We think it best to consider all of these as indications of a system that is in something beyond peril. It is going down. It will fail. It’s only a matter of time. The pace of slings and arrows impacting the system is accelerating.
Let’s recall that people value money because it is a medium of exchange through which a wild variety of good and services can be exchanged in some comparable way; and a store of value providing one way to save the energy expended in work today to meet needs at some future time. Our current paper currencies (Dollar, Euro, Pound, Yen, etc.) are masters of exchange, but are cascading toward failure as stores of value.

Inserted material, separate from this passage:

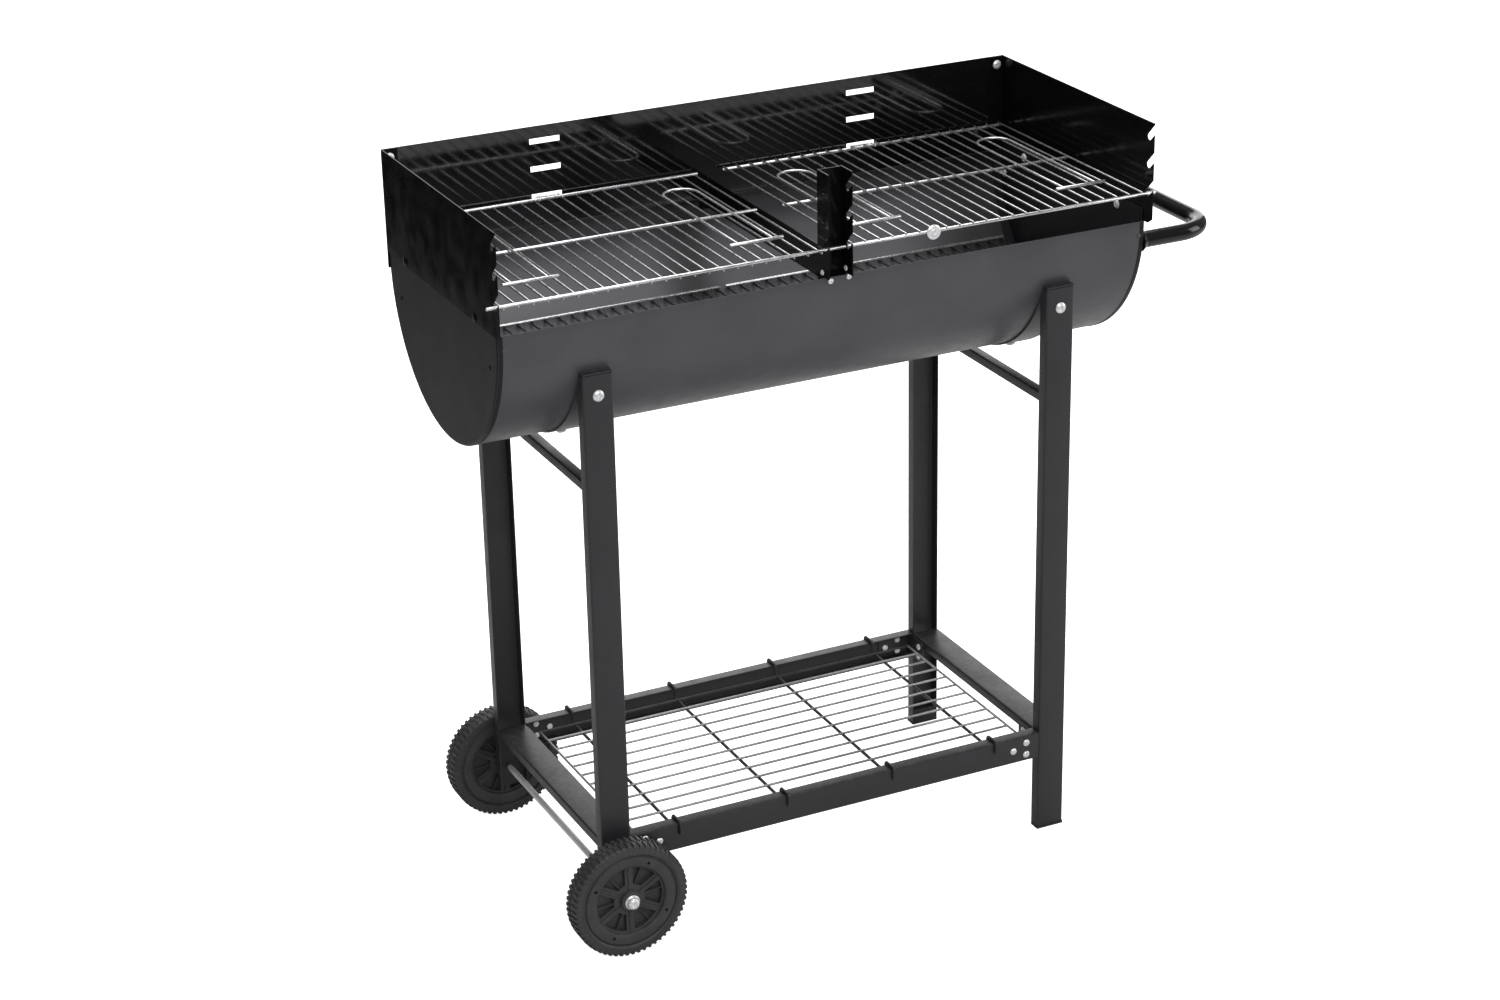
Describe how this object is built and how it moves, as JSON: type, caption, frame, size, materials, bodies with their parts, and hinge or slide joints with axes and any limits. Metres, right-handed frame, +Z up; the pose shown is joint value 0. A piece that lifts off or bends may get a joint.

Some who have studied the history of money say–and I have no way to verify this–that the longest reigning currency regime based on unbacked paper lasted 41 years. Well, the world went fully into unbacked paper currency in 1971. Add 41 years and you get 2012. Can we set a new record? Perhaps. But the system is showing so many signs of being in its death throes, why take the chance?
People keeping their savings in the banking/brokerage system reminds me of the old Eddie Murphy comedy routine where he asks about movies like Poltergeist and Amityville Horror, “When there’s a ghost in the house, why don’t white people just leave the house?” If profanity offends you, don’t go to the link.
We have all been warned. Over and over. And the warnings are increasingly clear and loud. But we can take arms against this sea of troubles, at least for ourselves. And if we do, we’ll be in a position to help when the slings and arrows end this financial system.
Where there are things to be done, the end is not to survey and recognize the various things, but to do them.